# why do my parking lights stay on, with the switch turned off.



## ashvdubin (Mar 24, 2009)

I have a 2005 vw gti 1.8t, every morning i start my car, and for no reason my parking light would come with the swtich off, everytime I get out of the car, I have to take my fuses out or disconnect my battery, so if anyone ran in to this problem before please help.

Thank you.


----------



## epearson (Dec 4, 2005)

*Re: why do my parking lights stay on, with the switch turned off. (ashvdubin)*

Well most VWs have daytime running lights that come on with the ignition but they're supposed to go off with the ignition too. There's also usually a switch on the parking brake that turns the lights off when the brake lever is pulled; have you tried that as well?
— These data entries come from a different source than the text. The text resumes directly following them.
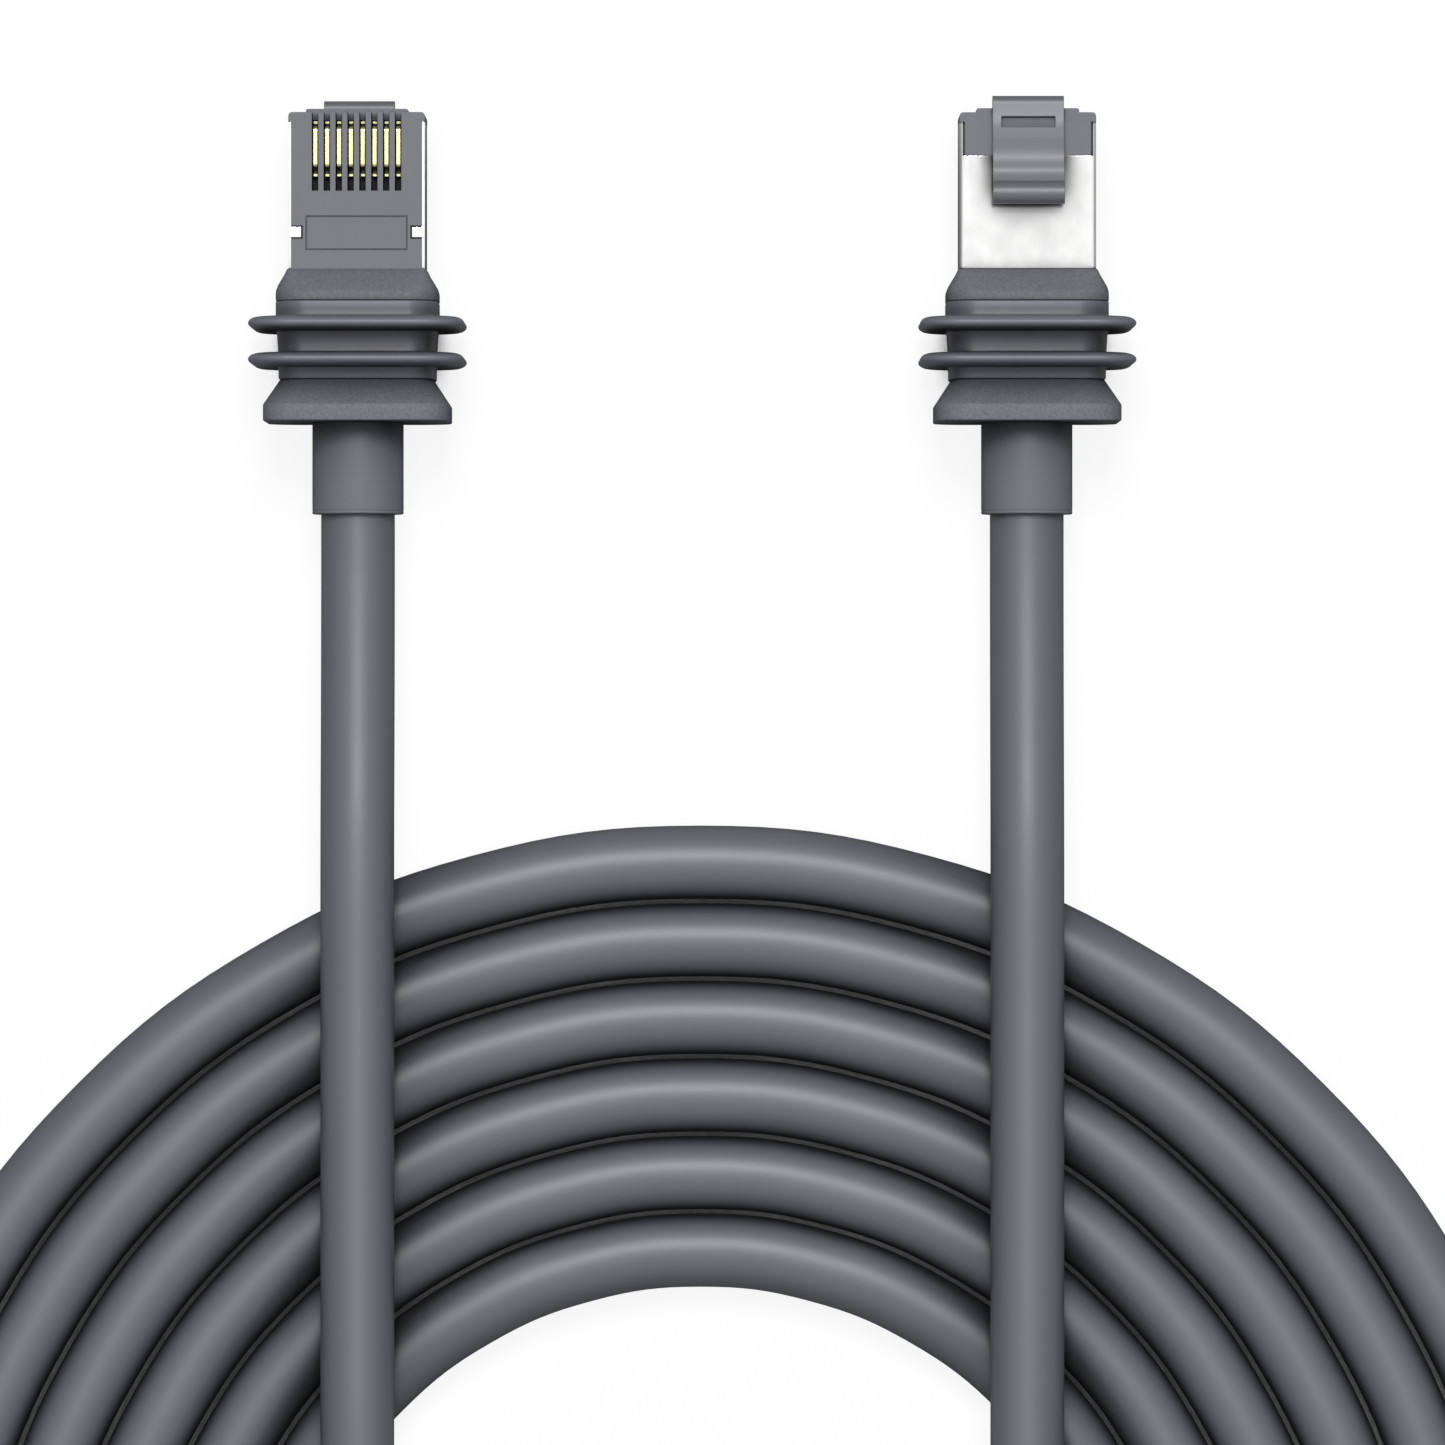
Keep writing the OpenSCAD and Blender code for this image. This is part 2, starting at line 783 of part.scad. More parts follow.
// Routes of the two free ends, as [x, y, climb]: climb 0 lies on the surface, 1 lies on the coil.
// Each starts straight down from its plug. Lead b's last points are [angle, inset, climb] round the coil's
// rim, the inset counted from the middle of the turn that would follow there.
straight_a = [
  [-36, 0.86], [-46, 1], [-60, 1], [-74, 1], [-88, 1], [-98, 1], [-106, 0.9], [-114, 0.65], [-122, 0.35]
];
route_a = concat(
  [for (p = straight_a) [-plug_x, p[0], p[1]]],
  [[-28.5, -129, 0.12], [-26.5, -137, 0], [-21.3, -145, 0], [-13.6, -151.7, 0], [-5, -155.4, 0]]
);
straight_b = [[-36, 0.86], [-46, 1], [-60, 1], [-74, 1], [-88, 1], [-100, 1], [-114, 1], [-128, 1]];
rim_b = [
  [254, 8.3, 1], [243, 4.8, 1], [233, 2.2, 1], [224, 0.6, 0.95], [215.5, -0.3, 0.74],
  [208, -0.5, 0.52], [200, -0.5, 0.27], [192, -0.55, 0.07]
];
function rim(p) = let (r = coil_radius(p[0] + 360 * (coil_turns - 1)) - p[1])
  [coil_shift + r * cos(p[0]), r * sin(p[0]) - coil_drop, p[2]];
route_b = concat(
  [for (p = straight_b) [plug_x, p[0], p[1]]],
  [
    [28.4, -140, 1], [26.3, -151.5, 1], [20.9, -162.5, 1],
    [13.4, -171.5, 1], [3.6, -179, 1], [-7.2, -183.5, 1]
  ],
  [for (p = rim_b) rim(p)]
);

function placed(route) = [for (p = route) [p.x, p.y, low_z + p.z * (high_z - low_z)]];
function lead_line(x, route, end, way) = concat(
  [[x, nose_y - plug_end, plug_z], [x, nose_y - plug_end - cable_d, plug_z]],
  placed(route),
  [end - cable_d * way, end]
);
lead_a_line = lead_line(-plug_x, route_a, coil_start, start_way);
lead_b_line = lead_line(plug_x, route_b, coil_end, -end_way);

function line_length(line) =
  norm(line[1] - line[0]) + (len(line) > 2 ? line_length([for (i = [1:len(line) - 1]) line[i]]) : 0);

// Least distance between the rings of neighbouring turns, on their corner points
coil_gap = min([
  for (i = [0:len(coil_line) - rings_per_turn - 1], j = [-1, 0, 1])
    let (k = min(i + rings_per_turn + j, len(coil_line) - 1))
      min([for (p = ring(coil_line, i, coil_section), q = ring(coil_line, k, coil_section)) norm(p - q)])
]);
echo(least_gap_between_turns_mm = coil_gap);
echo(cable_length_mm = line_length(lead_a_line) + line_length(coil_line) + line_length(lead_b_line));

module cable_coil() {
  color("dimgray")
    sweep(coil_line, coil_section);
}

module cable_lead_a() {
  color("dimgray")
    sweep(lead_a_line, round_section(cable_d, 12));
}

module cable_lead_b() {
  color("dimgray")
    sweep(lead_b_line, round_section(cable_d, 12));
}

// ---------- assembly ----------

// Plug a lies contacts up, plug b latch up
module at_a() {
  translate([-plug_x, nose_y, plug_z])
    rotate([90, 0, 0])
      children();
}

module at_b() {
  translate([plug_x, nose_y, plug_z])
    rotate([90, 0, 0])
      rotate([0, 0, 180])
        children();
}

at_a() plug_housing();  // plug_housing_a
at_b() plug_housing();  // plug_housing_b
at_a() latch();  // latch_a
at_b() latch();  // latch_b
at_a() contacts();  // contacts_a
at_b() contacts();  // contacts_b
at_a() shield_shell();  // shield_shell_a
at_b() shield_shell();  // shield_shell_b
at_a() wire_guide();  // wire_guide_a
at_b() wire_guide();  // wire_guide_b
at_a() color("orange") pair(0);  // pair_orange_a
at_b() color("orange") pair(0);  // pair_orange_b
at_a() color("green") pair(1);  // pair_green_a
at_b() color("green") pair(1);  // pair_green_b
at_a() color("blue") pair(2);  // pair_blue_a
at_b() color("blue") pair(2);  // pair_blue_b
at_a() color("brown") pair(3);  // pair_brown_a
at_b() color("brown") pair(3);  // pair_brown_b
at_a() pair_separator();  // pair_separator_a
at_b() pair_separator();  // pair_separator_b
at_a() foil_shield();  // foil_shield_a
at_b() foil_shield();  // foil_shield_b
at_a() shield_braid();  // shield_braid_a
at_b() shield_braid();  // shield_braid_b
at_a() crimp_ring();  // crimp_ring_a
at_b() crimp_ring();  // crimp_ring_b
at_a() boot_collar();  // boot_collar_a
at_b() boot_collar();  // boot_collar_b
at_a() boot_flange();  // boot_flange_a
at_b() boot_flange();  // boot_flange_b
at_a() seal();  // seal_a
at_b() seal();  // seal_b
at_a() strain_relief();  // strain_relief_a
at_b() strain_relief();  // strain_relief_b
at_a() jacket_end();  // jacket_end_a
at_b() jacket_end();  // jacket_end_b
cable_lead_a();
cable_coil();
cable_lead_b();
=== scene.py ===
"""Looks of a sealed, shielded patch cable: its finishes, cable, boots, plugs and studio."""

import logging
import math
from dataclasses import dataclass
from enum import Enum
from typing import NamedTuple

import bmesh
import bpy
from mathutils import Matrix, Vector


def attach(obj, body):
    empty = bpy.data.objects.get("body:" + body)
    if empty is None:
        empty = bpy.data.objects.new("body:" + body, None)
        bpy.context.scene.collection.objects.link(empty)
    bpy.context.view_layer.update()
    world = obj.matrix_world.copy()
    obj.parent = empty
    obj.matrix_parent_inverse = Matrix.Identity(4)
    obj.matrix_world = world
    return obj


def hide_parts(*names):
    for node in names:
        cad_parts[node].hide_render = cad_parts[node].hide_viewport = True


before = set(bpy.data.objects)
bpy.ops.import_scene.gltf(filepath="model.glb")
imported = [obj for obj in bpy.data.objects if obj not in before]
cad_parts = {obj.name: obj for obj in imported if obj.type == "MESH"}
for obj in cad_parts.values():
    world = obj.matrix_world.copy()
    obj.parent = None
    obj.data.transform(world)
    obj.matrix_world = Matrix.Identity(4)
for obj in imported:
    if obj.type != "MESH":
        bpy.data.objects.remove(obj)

log = logging.getLogger("patch_cable")

MM = 0.001
PLUG_PITCH = 57.5  # from one plug's axis to the other's, in millimetres
WHITE = (1.0, 1.0, 1.0, 1.0)
BLACK = (0.0, 0.0, 0.0, 1.0)

Socket = bpy.types.NodeSocket
Inputs = dict[str | int, object]
Outputs = bpy.types.NodeOutputs
Pair = tuple[float, float]
Colour = Point = Outline = tuple[float, float, float]

# Numbers of a Mix node's sockets, which has a pair for each kind of value.
FACTOR, LOW, HIGH, FIRST_COLOUR, SECOND_COLOUR = 0, 2, 3, 6, 7
MIXED_COLOUR = 2


class End(Enum):
    """The two ends of the cable, by the letter that ends their nodes' names."""

    A = "a"
    B = "b"

    def node(self, piece: str) -> str:
        """The CAD node of a piece at this end."""
        return f"{piece}_{self.value}"


# ---- shader building


@dataclass
class Shader:
    """The node tree of a material, the world or an effect, with short ways to build in it."""

    tree: bpy.types.NodeTree

    def add(self, kind: str, inputs: Inputs | None = None, **settings: object) -> bpy.types.Node:
        """Adds a node.

        Args:
            kind: The node's type name.
            inputs: What its inputs get, as in feed.
            **settings: Properties to set on the node.

        Returns:
            The new node.
        """
        node = self.tree.nodes.new(kind)
        for name, value in settings.items():
            setattr(node, name, value)
        self.feed(node, inputs or {})
        return node

    def feed(self, node: bpy.types.Node, inputs: Inputs) -> None:
        """Links or sets inputs of a node.

        Args:
            node: The node.
            inputs: An output to link or a constant for each input, by its name or number.
        """
        for key, value in inputs.items():
            if isinstance(value, Socket):
                self.tree.links.new(value, node.inputs[key])
            else:
                node.inputs[key].default_value = value

    def where(self) -> Socket:
        """The place on the object, which the patterns follow."""
        return self.add("ShaderNodeTexCoord").outputs["Object"]

    def math(self, operation: str, first: object, second: object) -> Socket:
        """The result of an operation on two sockets or numbers."""
        return self.add("ShaderNodeMath", {0: first, 1: second}, operation=operation).outputs[0]

    def mix(self, factor: Socket, first: object, second: object) -> Socket:
        """A mix of two colours, in which the factor is the second one's share."""
        inputs = {FACTOR: factor, FIRST_COLOUR: first, SECOND_COLOUR: second}
        return self.add("ShaderNodeMix", inputs, data_type="RGBA").outputs[MIXED_COLOUR]

    def pick(self, factor: Socket, low: object, high: object) -> Socket:
        """A blend of two values: low where the factor is 0, high where it is 1."""
        inputs = {FACTOR: factor, LOW: low, HIGH: high}
        return self.add("ShaderNodeMix", inputs, data_type="FLOAT").outputs[0]

    def dimmed(self, colour: Socket, level: object) -> Socket:
        """A colour scaled by a level."""
        return self.add("ShaderNodeVectorMath", {0: colour, "Scale": level}, operation="SCALE").outputs[0]

    def span(self, value: object, low: object, high: object, to_low: object, to_high: object) -> Socket:
        """Maps the range from low to high onto the one from to_low to to_high, and holds it there."""
        inputs = dict(enumerate((value, low, high, to_low, to_high)))
        return self.add("ShaderNodeMapRange", inputs, clamp=True).outputs[0]

    def noise(self, vector: Socket, scale: object, detail: float = 3.0, roughness: float = 0.5) -> Socket:
        """Noise around 0.5. Detail counts its octaves, roughness weighs the finer ones."""
        inputs = {"Vector": vector, "Scale": scale, "Detail": detail, "Roughness": roughness}
        return self.add("ShaderNodeTexNoise", inputs).outputs[0]

    def bump(self, height: Socket, depth: float, **under: Socket) -> Socket:
        """A normal bumped by a height field, in which 1 stands for the depth in metres."""
        inputs = {"Strength": 1.0, "Distance": depth, "Height": height, **under}
        return self.add("ShaderNodeBump", inputs).outputs[0]

    def group(self, name: str, **inputs: object) -> Outputs:
        """Places a shared effect and returns its outputs."""
        return self.add("ShaderNodeGroup", inputs, node_tree=bpy.data.node_groups[name]).outputs


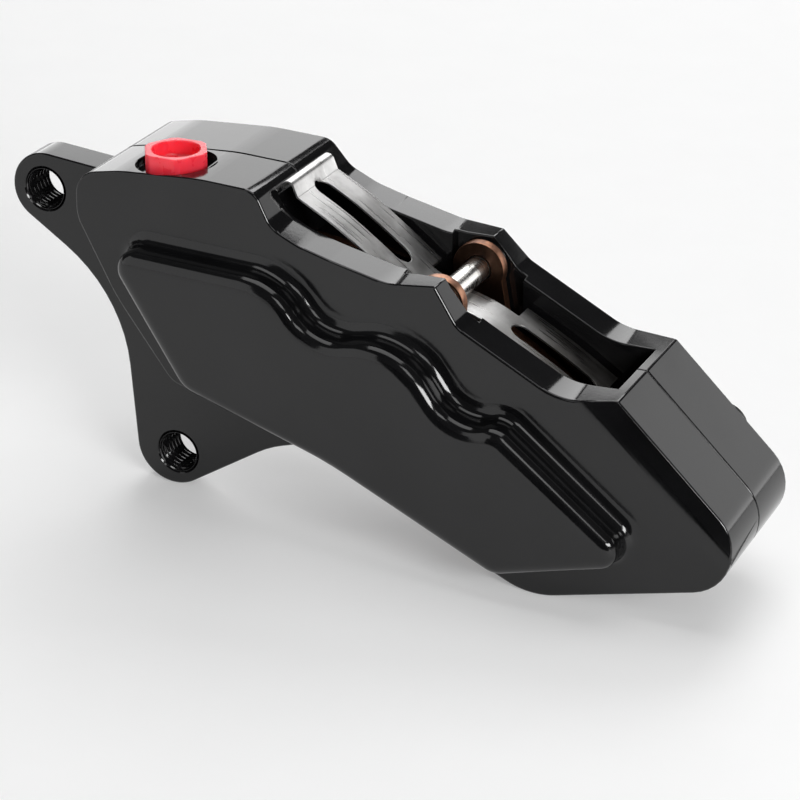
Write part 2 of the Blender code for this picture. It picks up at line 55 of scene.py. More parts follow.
DISC_CENTRE = (19.7, -69.3)
SLOT_RADIUS = 144.5
SLOT_HALF = 3.8
LEAN = radians(1.79)
SHIFT = (-55.16, 0.0, 0.82)
STANCE = Matrix.Scale(0.001, 4) @ Matrix.Translation(SHIFT) @ Matrix.Rotation(-LEAN, 4, 'Y')

# Halves: depths across the disc, and the rounding of their edges.
SPLIT_HALF = 0.02
LEDGE_Y = 21.5
PANEL_Y = 30.9
WINDOW_HALF = 13.0
POCKET_HALF = 14.9
PLATE_Y = 10.2
BORE_START = 12.0
BORE_END = 28.0
# Edge of the raised housing: length of the bend at its top and at its foot, its last slope, and
# how slowly it starts to bend (1 is a plain arc).
BEND_LENGTH = 6.0
BEND_SLOPE = radians(88)
BEND_EASE = 1.6
BEND_STEPS = 24
RIM = 0.7
SEAM_RIM = 0.55
WINDOW_RIM = 0.45
# The smoothly rounded outlines are drawn in by this much, to stay within the CAD's flatter arcs.
SKIN = 0.07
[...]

Either way there is something wrong if they stay on with the key out but that could get you by for now.
One thing you can try is an ECU reset. Disconnect the negative battery cable and pump the brake until the pedal won't move. Wait a few minutes then reconnect the battery and start it up. Do this with the car off and the key out of the ignition obviously.
I've seen that reset procedure solve many electrical gremlins. You may want to move this question to the MKIV forum for better results but keep us updated http://****************.com/smile/emthup.gif


----------



## ashvdubin (Mar 24, 2009)

*Re: why do my parking lights stay on, with the switch turned off. (epearson)*

Well it's not the daytime running light that are coming, when the car is off, it's my parking light that come on when the car start in the morning without me turnin my head switch on, but yeah dude I'll give that try and see what's good, but another thing, I've been driving my car every morning and my parking lights dont come on unless I turn the switch on, but thanks dude for the help, if that problem come back, I'll try what you said.


----------